Storm surge leads to flooding and death, says University of Delaware professor Cristina Archer, a co-author of the study. She says barrier walls or islands buffer storm surge, but, the study shows turbines can also play a role.
“We thought we could actually act on the wind, which is the driving force of the storm surge," she said. "So by reducing the wind, you are actually reducing the storm surge dramatically.”
Archer suggests locating wind farms in offshore hot spots where they could tap the wind for electricity, offsetting fossil fuel use and its resulting emissions and pollution. They could also act as insurance against storm damage, as the study simulations demonstrate.
“If you can be smart about it, then you can have still very, very high benefits and locally. So, for example, for [Hurricane] Katrina, we placed the turbines just up wind of New Orleans," she said. "And, so we protected New Orleans by taking action in New Orleans.
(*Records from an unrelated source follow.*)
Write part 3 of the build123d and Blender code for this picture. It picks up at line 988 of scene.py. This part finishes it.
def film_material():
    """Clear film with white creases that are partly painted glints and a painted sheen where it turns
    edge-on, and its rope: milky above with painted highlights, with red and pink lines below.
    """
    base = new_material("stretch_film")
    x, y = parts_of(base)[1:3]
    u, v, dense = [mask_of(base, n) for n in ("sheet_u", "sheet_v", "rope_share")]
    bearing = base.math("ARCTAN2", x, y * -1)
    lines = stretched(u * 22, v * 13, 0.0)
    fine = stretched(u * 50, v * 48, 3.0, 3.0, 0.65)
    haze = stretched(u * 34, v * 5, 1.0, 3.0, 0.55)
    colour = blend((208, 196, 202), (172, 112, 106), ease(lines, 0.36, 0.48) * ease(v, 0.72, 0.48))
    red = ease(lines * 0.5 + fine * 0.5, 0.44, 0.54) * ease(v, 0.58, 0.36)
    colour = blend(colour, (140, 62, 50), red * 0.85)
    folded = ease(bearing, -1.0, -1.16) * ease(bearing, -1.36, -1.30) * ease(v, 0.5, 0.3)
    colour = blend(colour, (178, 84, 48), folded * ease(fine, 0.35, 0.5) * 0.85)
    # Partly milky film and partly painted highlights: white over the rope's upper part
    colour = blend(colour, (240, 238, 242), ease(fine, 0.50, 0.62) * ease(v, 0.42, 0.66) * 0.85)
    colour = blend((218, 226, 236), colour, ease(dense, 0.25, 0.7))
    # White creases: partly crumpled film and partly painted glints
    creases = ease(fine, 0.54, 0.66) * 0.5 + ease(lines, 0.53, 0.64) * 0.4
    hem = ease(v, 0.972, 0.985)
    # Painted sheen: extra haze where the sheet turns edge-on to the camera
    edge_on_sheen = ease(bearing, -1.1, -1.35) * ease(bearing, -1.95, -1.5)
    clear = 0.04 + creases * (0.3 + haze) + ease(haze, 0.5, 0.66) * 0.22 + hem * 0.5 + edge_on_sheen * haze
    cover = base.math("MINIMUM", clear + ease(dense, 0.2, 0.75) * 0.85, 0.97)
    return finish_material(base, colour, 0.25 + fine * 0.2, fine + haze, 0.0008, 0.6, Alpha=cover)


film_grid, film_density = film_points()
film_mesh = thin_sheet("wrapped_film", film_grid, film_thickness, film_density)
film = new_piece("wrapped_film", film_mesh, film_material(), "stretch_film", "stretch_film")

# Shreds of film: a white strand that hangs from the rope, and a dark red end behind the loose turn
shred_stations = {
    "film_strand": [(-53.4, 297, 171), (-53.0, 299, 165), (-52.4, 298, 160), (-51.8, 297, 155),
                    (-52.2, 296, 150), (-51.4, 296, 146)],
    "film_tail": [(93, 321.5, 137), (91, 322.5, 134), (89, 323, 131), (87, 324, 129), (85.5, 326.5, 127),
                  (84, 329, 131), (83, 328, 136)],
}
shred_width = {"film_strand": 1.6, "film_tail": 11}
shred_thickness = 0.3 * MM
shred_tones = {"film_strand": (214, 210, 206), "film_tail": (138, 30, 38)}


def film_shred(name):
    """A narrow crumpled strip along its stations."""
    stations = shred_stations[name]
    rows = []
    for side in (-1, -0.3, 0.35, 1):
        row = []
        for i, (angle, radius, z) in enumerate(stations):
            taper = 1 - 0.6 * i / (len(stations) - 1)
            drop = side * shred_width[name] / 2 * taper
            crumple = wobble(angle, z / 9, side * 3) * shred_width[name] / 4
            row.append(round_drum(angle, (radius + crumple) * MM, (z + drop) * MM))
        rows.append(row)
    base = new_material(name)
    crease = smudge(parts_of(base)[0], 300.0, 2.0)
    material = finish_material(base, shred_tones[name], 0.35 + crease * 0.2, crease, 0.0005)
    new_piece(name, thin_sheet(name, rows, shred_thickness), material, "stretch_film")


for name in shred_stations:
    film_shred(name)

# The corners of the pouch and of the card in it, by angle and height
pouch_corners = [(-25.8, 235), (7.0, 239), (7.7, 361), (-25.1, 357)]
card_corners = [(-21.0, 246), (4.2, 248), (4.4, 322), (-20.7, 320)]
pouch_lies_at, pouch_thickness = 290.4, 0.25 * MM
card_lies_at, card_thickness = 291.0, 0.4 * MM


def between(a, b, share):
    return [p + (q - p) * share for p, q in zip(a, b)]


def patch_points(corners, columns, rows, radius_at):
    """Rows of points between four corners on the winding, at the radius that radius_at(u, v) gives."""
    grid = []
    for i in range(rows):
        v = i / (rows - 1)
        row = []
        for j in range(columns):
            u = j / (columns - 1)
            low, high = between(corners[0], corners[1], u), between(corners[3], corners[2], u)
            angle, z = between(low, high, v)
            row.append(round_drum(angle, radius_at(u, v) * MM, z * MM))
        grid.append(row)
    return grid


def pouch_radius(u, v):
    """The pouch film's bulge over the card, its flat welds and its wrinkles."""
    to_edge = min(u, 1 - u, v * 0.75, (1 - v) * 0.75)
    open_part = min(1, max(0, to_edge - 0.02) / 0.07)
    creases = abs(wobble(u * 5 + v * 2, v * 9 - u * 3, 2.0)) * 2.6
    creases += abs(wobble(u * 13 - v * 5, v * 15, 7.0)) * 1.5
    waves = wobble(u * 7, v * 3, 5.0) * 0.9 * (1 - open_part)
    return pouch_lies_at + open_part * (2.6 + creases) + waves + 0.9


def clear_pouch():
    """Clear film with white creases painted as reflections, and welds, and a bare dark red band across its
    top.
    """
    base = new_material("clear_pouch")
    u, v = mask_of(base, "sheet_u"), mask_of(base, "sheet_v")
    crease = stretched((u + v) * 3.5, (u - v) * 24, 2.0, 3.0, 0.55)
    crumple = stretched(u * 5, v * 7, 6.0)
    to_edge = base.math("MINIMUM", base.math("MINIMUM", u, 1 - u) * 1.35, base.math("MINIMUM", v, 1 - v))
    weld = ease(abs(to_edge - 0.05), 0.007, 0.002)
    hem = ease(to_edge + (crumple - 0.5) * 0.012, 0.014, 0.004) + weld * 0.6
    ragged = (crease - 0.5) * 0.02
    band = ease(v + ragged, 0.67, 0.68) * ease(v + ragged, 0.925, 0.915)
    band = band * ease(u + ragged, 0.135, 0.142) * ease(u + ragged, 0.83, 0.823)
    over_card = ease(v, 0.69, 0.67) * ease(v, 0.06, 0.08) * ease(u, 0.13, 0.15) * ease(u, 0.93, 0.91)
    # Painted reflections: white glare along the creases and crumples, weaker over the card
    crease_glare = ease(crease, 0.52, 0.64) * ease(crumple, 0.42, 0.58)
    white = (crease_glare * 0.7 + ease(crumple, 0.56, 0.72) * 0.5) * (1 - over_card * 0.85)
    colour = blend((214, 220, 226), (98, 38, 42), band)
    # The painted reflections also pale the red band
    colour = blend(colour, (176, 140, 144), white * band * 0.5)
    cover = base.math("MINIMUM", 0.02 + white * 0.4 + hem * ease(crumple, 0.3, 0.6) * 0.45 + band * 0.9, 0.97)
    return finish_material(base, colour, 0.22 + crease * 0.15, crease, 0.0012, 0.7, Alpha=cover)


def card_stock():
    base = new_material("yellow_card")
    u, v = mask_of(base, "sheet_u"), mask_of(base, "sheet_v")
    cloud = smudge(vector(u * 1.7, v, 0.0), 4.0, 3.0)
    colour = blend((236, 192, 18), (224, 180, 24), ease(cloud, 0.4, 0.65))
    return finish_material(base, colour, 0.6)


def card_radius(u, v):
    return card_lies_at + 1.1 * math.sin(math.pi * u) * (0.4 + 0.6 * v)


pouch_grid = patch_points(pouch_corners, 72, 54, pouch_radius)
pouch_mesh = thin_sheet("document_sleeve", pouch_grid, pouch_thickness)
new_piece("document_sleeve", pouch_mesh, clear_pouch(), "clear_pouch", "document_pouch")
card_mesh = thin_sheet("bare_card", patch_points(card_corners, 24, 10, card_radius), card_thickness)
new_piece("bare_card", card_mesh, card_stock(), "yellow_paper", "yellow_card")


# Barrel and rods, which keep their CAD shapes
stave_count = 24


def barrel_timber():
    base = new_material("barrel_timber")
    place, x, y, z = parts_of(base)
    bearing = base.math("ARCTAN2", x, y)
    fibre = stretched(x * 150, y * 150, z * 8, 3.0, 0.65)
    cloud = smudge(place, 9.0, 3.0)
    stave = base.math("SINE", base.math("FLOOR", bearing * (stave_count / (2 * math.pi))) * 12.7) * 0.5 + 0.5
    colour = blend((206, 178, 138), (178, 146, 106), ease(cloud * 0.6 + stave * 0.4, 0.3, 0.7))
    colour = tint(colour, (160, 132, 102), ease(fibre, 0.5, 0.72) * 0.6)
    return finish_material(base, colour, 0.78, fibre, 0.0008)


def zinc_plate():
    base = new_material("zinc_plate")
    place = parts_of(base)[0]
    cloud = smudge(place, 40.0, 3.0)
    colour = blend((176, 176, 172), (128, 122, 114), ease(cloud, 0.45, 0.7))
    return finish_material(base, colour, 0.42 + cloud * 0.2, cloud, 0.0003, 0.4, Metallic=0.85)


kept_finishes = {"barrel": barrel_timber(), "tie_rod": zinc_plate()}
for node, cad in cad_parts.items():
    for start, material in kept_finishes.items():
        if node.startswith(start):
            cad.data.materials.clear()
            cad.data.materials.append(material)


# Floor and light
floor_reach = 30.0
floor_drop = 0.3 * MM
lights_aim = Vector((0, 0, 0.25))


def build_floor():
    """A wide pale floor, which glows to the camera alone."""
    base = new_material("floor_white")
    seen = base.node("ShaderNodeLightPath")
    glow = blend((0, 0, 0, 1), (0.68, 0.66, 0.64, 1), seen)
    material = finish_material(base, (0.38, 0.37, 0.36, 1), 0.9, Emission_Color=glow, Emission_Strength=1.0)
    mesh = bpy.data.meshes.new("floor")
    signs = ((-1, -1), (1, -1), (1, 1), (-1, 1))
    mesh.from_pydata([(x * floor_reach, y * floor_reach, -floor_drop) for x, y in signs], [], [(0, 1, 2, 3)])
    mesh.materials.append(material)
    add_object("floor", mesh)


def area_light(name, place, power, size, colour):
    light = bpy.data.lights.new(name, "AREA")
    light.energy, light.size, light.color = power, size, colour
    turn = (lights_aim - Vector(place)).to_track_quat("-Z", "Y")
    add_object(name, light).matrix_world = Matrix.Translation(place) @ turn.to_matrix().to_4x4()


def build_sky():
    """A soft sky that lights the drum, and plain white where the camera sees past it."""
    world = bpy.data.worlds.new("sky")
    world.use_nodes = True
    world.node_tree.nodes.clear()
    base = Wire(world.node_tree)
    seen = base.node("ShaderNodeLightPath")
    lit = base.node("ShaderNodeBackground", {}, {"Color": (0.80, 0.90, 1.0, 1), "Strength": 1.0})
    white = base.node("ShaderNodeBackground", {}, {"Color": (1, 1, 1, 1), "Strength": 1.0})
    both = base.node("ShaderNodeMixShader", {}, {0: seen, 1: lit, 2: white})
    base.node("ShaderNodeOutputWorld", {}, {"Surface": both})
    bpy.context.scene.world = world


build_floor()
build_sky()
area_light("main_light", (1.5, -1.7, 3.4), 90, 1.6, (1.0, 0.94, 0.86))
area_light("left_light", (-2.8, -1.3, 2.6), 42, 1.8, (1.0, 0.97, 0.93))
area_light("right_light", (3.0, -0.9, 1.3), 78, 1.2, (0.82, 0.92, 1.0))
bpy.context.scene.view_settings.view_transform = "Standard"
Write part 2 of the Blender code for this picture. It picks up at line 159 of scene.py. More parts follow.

So [we showed that] local actions had actual local benefits.”
That 2005 hurricane on the Gulf Coast was the costliest natural disaster in U.S. history, with a death toll in the thousands.
The study suggests that while there has been political and social resistance in the United States to installing even a few hundred offshore wind turbines, let alone tens of thousands, a wind farm would pay for itself in the long term by generating power and helping to reduce hurricane damage.
Archer sees partnerships developing among policy makers, emergency managers and the wind industry that could lead to new strategies for coastal power and protection that can also save lives.